**Entries with parts and joints:**
====
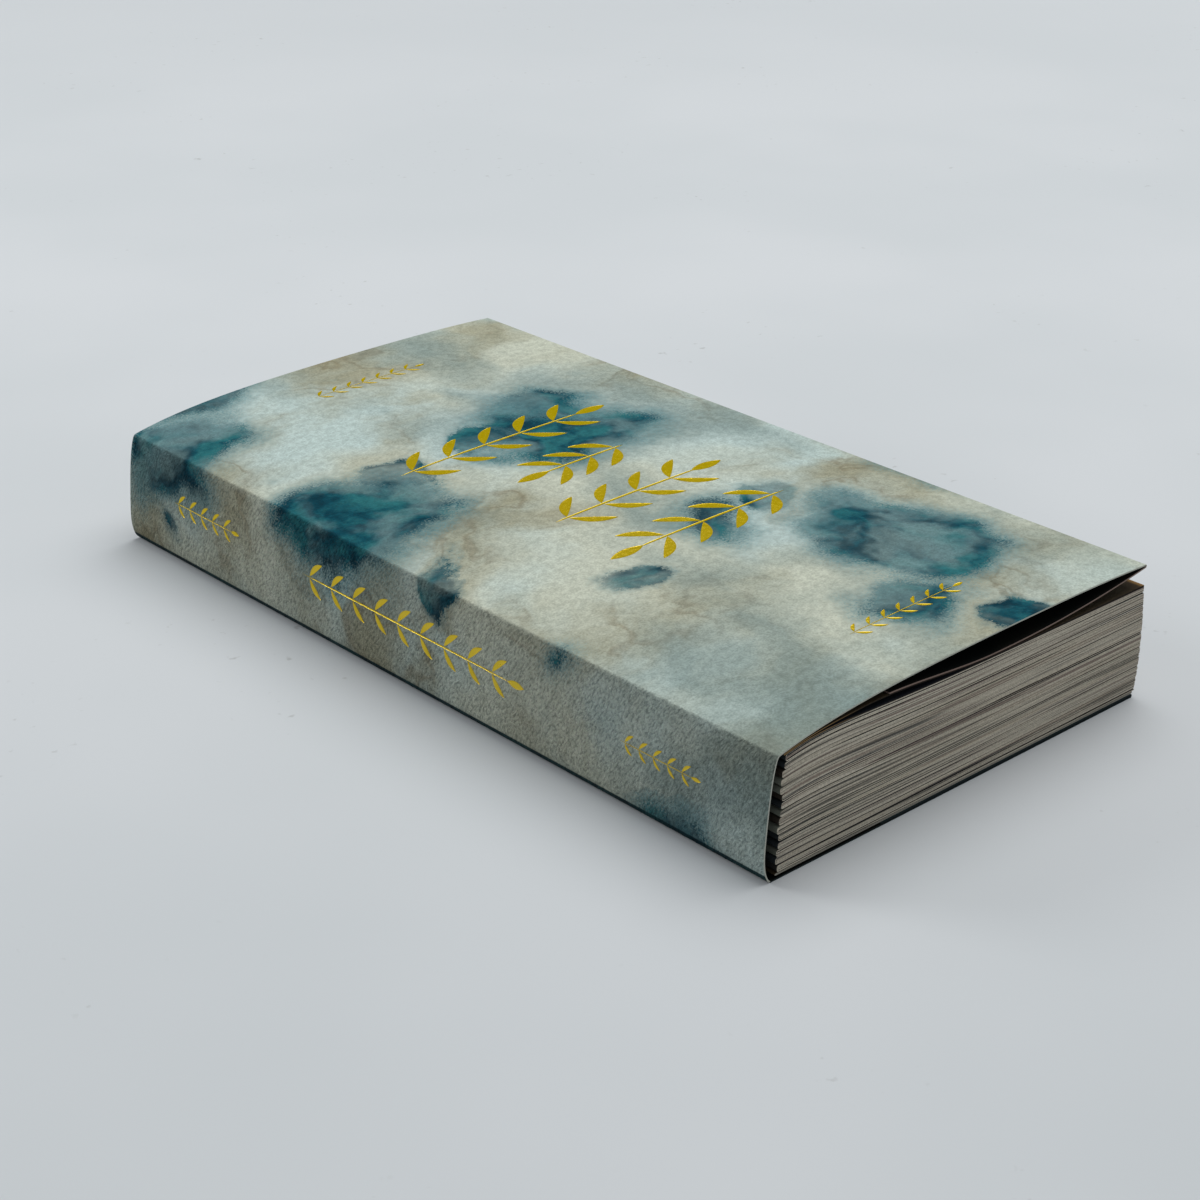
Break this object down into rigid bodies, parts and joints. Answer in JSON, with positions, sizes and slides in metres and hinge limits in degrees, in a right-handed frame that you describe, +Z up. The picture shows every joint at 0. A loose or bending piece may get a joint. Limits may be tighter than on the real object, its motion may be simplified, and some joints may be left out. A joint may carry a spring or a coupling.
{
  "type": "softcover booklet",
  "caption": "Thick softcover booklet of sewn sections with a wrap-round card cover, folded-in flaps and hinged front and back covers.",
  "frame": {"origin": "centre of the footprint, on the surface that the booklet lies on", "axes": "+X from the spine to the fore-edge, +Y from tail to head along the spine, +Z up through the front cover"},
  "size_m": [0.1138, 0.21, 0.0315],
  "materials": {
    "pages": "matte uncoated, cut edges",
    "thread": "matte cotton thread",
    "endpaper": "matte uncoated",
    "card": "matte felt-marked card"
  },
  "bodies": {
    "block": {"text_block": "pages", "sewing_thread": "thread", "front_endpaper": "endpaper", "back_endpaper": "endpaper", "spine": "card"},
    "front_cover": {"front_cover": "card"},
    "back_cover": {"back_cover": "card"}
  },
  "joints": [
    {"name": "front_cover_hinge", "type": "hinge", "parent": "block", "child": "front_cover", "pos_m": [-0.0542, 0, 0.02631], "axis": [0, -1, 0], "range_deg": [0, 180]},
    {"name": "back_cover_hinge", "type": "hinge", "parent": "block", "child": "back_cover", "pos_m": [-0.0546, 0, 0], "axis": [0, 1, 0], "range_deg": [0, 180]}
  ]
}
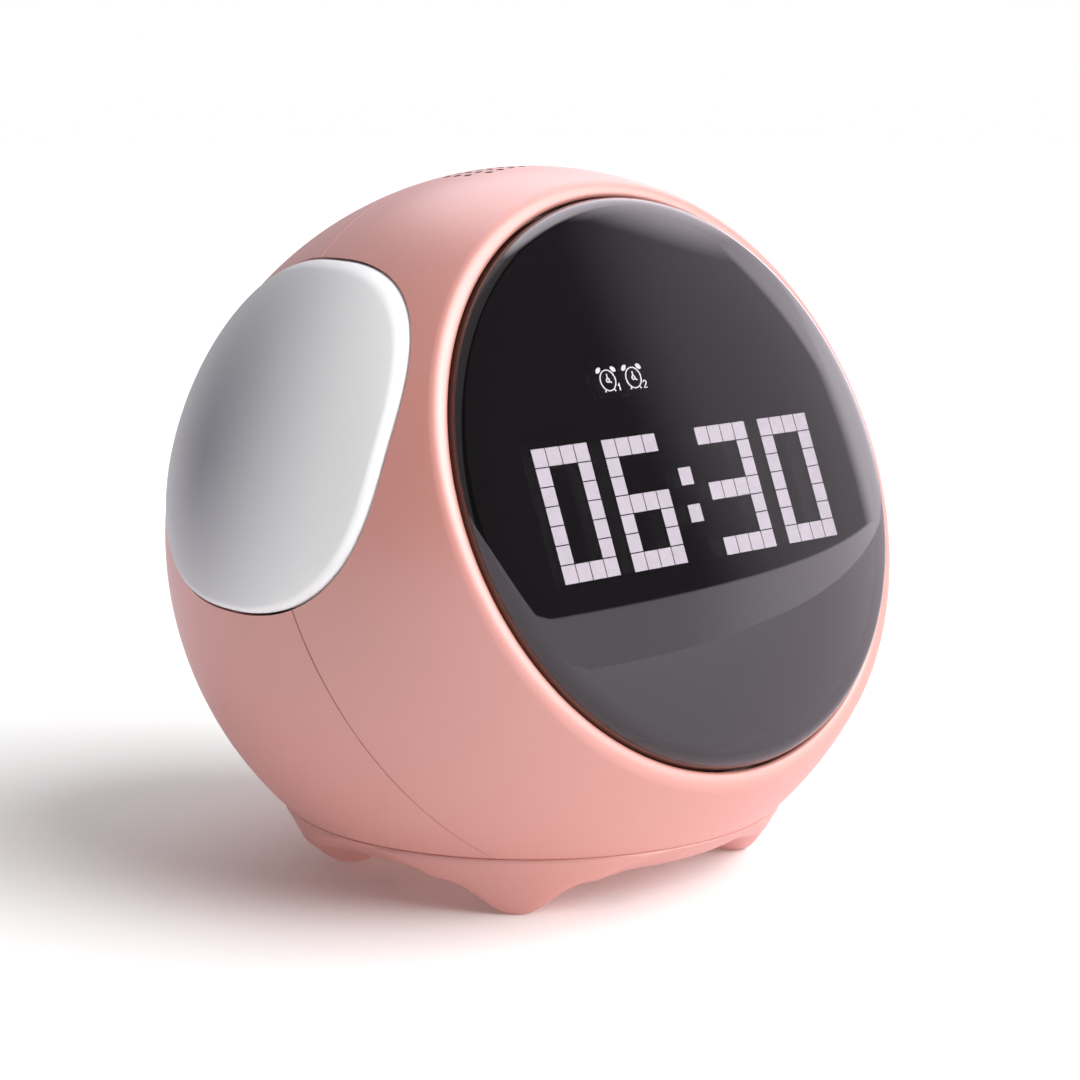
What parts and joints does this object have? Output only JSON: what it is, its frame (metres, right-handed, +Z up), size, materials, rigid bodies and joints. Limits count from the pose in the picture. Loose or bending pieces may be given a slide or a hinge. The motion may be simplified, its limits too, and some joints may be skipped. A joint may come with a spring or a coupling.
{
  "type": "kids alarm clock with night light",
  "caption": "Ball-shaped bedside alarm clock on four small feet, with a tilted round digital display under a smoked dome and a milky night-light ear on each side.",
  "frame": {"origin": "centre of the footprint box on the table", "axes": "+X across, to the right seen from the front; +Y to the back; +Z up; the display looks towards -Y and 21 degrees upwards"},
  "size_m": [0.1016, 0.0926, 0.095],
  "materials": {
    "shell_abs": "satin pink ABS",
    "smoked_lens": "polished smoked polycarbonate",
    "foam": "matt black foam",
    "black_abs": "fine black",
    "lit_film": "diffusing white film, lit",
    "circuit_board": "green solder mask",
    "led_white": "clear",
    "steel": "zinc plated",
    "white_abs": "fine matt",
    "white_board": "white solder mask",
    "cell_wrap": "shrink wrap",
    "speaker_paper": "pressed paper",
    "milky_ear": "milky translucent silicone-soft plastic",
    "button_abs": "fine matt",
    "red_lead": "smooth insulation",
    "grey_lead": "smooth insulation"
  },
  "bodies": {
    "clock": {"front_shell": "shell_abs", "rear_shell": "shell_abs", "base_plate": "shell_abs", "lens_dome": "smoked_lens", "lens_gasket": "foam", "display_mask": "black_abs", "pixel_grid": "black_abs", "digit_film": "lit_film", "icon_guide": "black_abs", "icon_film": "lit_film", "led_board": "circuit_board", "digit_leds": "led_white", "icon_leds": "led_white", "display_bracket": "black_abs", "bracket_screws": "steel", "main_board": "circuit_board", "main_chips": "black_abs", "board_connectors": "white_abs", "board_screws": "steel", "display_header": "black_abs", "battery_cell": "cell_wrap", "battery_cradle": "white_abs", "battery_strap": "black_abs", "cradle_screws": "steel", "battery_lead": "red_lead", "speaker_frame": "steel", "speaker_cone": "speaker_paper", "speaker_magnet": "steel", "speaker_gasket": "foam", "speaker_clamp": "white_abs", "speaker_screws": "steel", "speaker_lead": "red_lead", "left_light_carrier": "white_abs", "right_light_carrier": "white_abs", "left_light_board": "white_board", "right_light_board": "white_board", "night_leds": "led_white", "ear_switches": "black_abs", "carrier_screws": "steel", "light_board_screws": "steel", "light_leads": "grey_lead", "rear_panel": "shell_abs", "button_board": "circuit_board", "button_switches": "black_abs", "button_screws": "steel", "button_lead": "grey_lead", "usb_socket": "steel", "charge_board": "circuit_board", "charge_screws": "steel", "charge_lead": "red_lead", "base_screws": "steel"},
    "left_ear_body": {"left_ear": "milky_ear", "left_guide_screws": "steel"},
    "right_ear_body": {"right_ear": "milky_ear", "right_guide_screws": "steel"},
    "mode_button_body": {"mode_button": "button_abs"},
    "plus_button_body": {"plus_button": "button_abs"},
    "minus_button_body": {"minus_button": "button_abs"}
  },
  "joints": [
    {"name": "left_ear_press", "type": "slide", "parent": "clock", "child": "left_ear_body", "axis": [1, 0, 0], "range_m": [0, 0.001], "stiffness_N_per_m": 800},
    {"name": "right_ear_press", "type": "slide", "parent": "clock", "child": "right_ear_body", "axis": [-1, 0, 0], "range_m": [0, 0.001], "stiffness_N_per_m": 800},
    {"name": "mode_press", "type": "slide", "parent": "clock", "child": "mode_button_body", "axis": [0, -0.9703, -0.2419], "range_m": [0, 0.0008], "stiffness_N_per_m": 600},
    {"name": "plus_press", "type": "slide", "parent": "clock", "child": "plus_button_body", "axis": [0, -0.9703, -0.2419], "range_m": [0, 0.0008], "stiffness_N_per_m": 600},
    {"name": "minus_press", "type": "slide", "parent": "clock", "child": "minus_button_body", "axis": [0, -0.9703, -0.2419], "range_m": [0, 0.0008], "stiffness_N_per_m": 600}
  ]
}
====
Set all of the entries down again, exactly as they were given.

**Exercise response:**
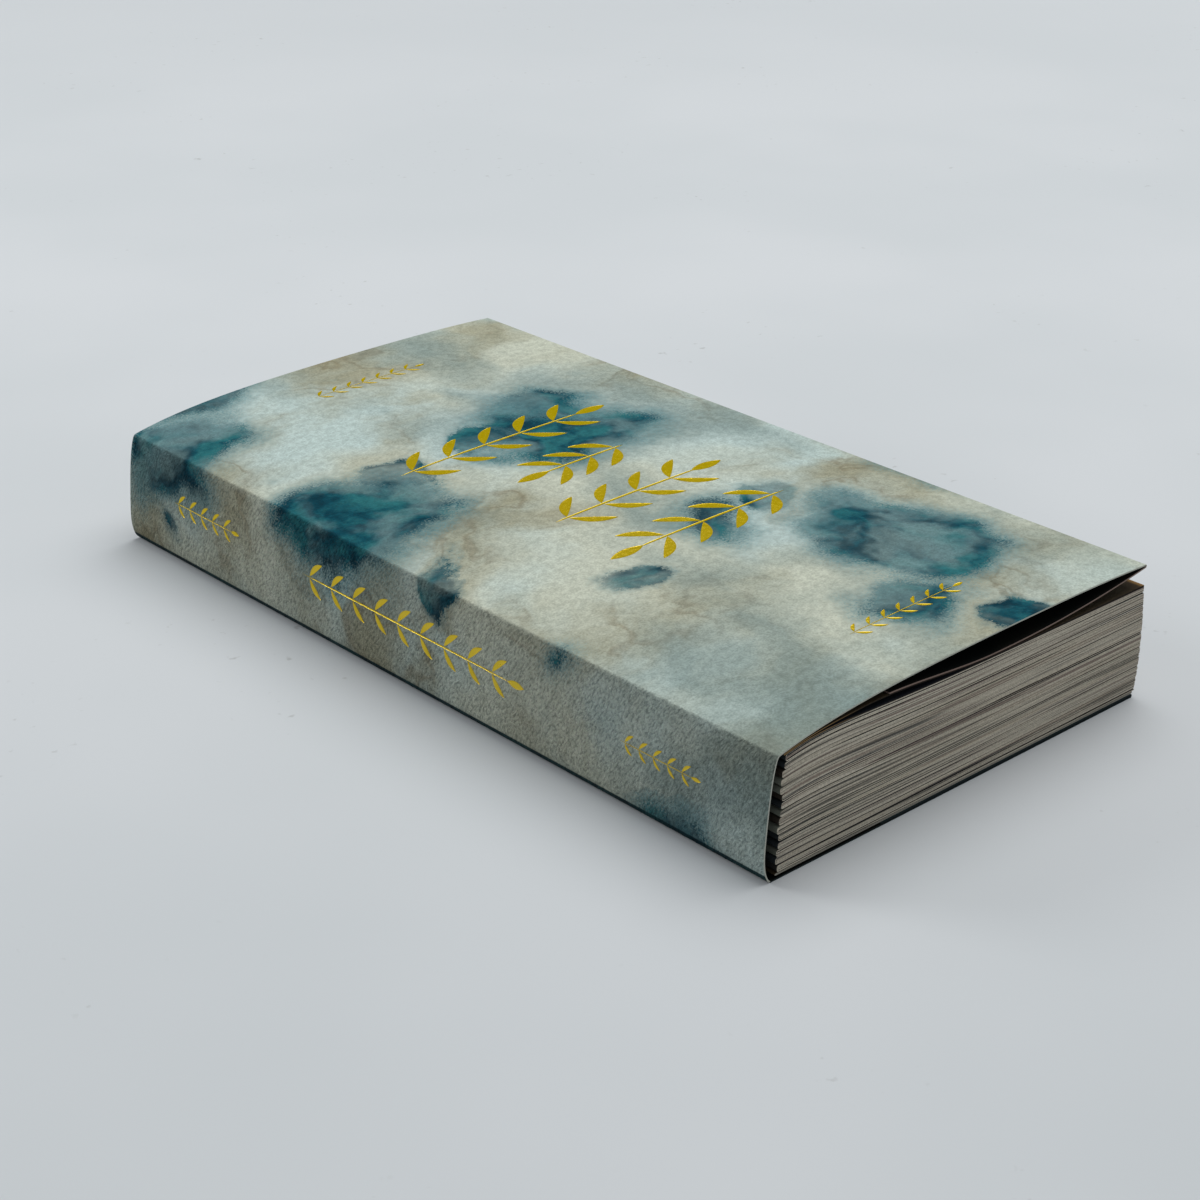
Break this object down into rigid bodies, parts and joints. Answer in JSON, with positions, sizes and slides in metres and hinge limits in degrees, in a right-handed frame that you describe, +Z up. The picture shows every joint at 0. A loose or bending piece may get a joint. Limits may be tighter than on the real object, its motion may be simplified, and some joints may be left out. A joint may carry a spring or a coupling.
{
  "type": "softcover booklet",
  "caption": "Thick softcover booklet of sewn sections with a wrap-round card cover, folded-in flaps and hinged front and back covers.",
  "frame": {"origin": "centre of the footprint, on the surface that the booklet lies on", "axes": "+X from the spine to the fore-edge, +Y from tail to head along the spine, +Z up through the front cover"},
  "size_m": [0.1138, 0.21, 0.0315],
  "materials": {
    "pages": "matte uncoated, cut edges",
    "thread": "matte cotton thread",
    "endpaper": "matte uncoated",
    "card": "matte felt-marked card"
  },
  "bodies": {
    "block": {"text_block": "pages", "sewing_thread": "thread", "front_endpaper": "endpaper", "back_endpaper": "endpaper", "spine": "card"},
    "front_cover": {"front_cover": "card"},
    "back_cover": {"back_cover": "card"}
  },
  "joints": [
    {"name": "front_cover_hinge", "type": "hinge", "parent": "block", "child": "front_cover", "pos_m": [-0.0542, 0, 0.02631], "axis": [0, -1, 0], "range_deg": [0, 180]},
    {"name": "back_cover_hinge", "type": "hinge", "parent": "block", "child": "back_cover", "pos_m": [-0.0546, 0, 0], "axis": [0, 1, 0], "range_deg": [0, 180]}
  ]
}
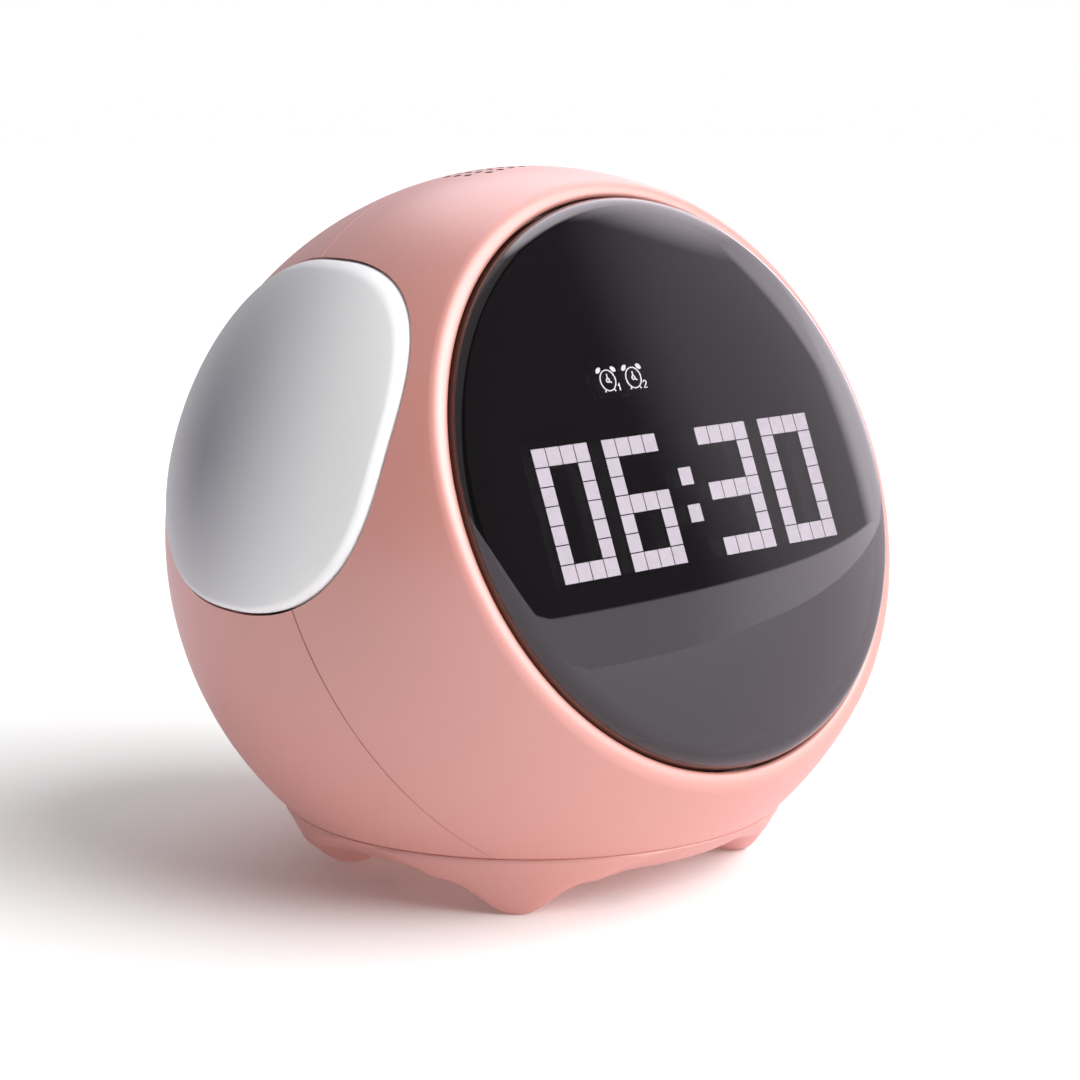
What parts and joints does this object have? Output only JSON: what it is, its frame (metres, right-handed, +Z up), size, materials, rigid bodies and joints. Limits count from the pose in the picture. Loose or bending pieces may be given a slide or a hinge. The motion may be simplified, its limits too, and some joints may be skipped. A joint may come with a spring or a coupling.
{
  "type": "kids alarm clock with night light",
  "caption": "Ball-shaped bedside alarm clock on four small feet, with a tilted round digital display under a smoked dome and a milky night-light ear on each side.",
  "frame": {"origin": "centre of the footprint box on the table", "axes": "+X across, to the right seen from the front; +Y to the back; +Z up; the display looks towards -Y and 21 degrees upwards"},
  "size_m": [0.1016, 0.0926, 0.095],
  "materials": {
    "shell_abs": "satin pink ABS",
    "smoked_lens": "polished smoked polycarbonate",
    "foam": "matt black foam",
    "black_abs": "fine black",
    "lit_film": "diffusing white film, lit",
    "circuit_board": "green solder mask",
    "led_white": "clear",
    "steel": "zinc plated",
    "white_abs": "fine matt",
    "white_board": "white solder mask",
    "cell_wrap": "shrink wrap",
    "speaker_paper": "pressed paper",
    "milky_ear": "milky translucent silicone-soft plastic",
    "button_abs": "fine matt",
    "red_lead": "smooth insulation",
    "grey_lead": "smooth insulation"
  },
  "bodies": {
    "clock": {"front_shell": "shell_abs", "rear_shell": "shell_abs", "base_plate": "shell_abs", "lens_dome": "smoked_lens", "lens_gasket": "foam", "display_mask": "black_abs", "pixel_grid": "black_abs", "digit_film": "lit_film", "icon_guide": "black_abs", "icon_film": "lit_film", "led_board": "circuit_board", "digit_leds": "led_white", "icon_leds": "led_white", "display_bracket": "black_abs", "bracket_screws": "steel", "main_board": "circuit_board", "main_chips": "black_abs", "board_connectors": "white_abs", "board_screws": "steel", "display_header": "black_abs", "battery_cell": "cell_wrap", "battery_cradle": "white_abs", "battery_strap": "black_abs", "cradle_screws": "steel", "battery_lead": "red_lead", "speaker_frame": "steel", "speaker_cone": "speaker_paper", "speaker_magnet": "steel", "speaker_gasket": "foam", "speaker_clamp": "white_abs", "speaker_screws": "steel", "speaker_lead": "red_lead", "left_light_carrier": "white_abs", "right_light_carrier": "white_abs", "left_light_board": "white_board", "right_light_board": "white_board", "night_leds": "led_white", "ear_switches": "black_abs", "carrier_screws": "steel", "light_board_screws": "steel", "light_leads": "grey_lead", "rear_panel": "shell_abs", "button_board": "circuit_board", "button_switches": "black_abs", "button_screws": "steel", "button_lead": "grey_lead", "usb_socket": "steel", "charge_board": "circuit_board", "charge_screws": "steel", "charge_lead": "red_lead", "base_screws": "steel"},
    "left_ear_body": {"left_ear": "milky_ear", "left_guide_screws": "steel"},
    "right_ear_body": {"right_ear": "milky_ear", "right_guide_screws": "steel"},
    "mode_button_body": {"mode_button": "button_abs"},
    "plus_button_body": {"plus_button": "button_abs"},
    "minus_button_body": {"minus_button": "button_abs"}
  },
  "joints": [
    {"name": "left_ear_press", "type": "slide", "parent": "clock", "child": "left_ear_body", "axis": [1, 0, 0], "range_m": [0, 0.001], "stiffness_N_per_m": 800},
    {"name": "right_ear_press", "type": "slide", "parent": "clock", "child": "right_ear_body", "axis": [-1, 0, 0], "range_m": [0, 0.001], "stiffness_N_per_m": 800},
    {"name": "mode_press", "type": "slide", "parent": "clock", "child": "mode_button_body", "axis": [0, -0.9703, -0.2419], "range_m": [0, 0.0008], "stiffness_N_per_m": 600},
    {"name": "plus_press", "type": "slide", "parent": "clock", "child": "plus_button_body", "axis": [0, -0.9703, -0.2419], "range_m": [0, 0.0008], "stiffness_N_per_m": 600},
    {"name": "minus_press", "type": "slide", "parent": "clock", "child": "minus_button_body", "axis": [0, -0.9703, -0.2419], "range_m": [0, 0.0008], "stiffness_N_per_m": 600}
  ]
}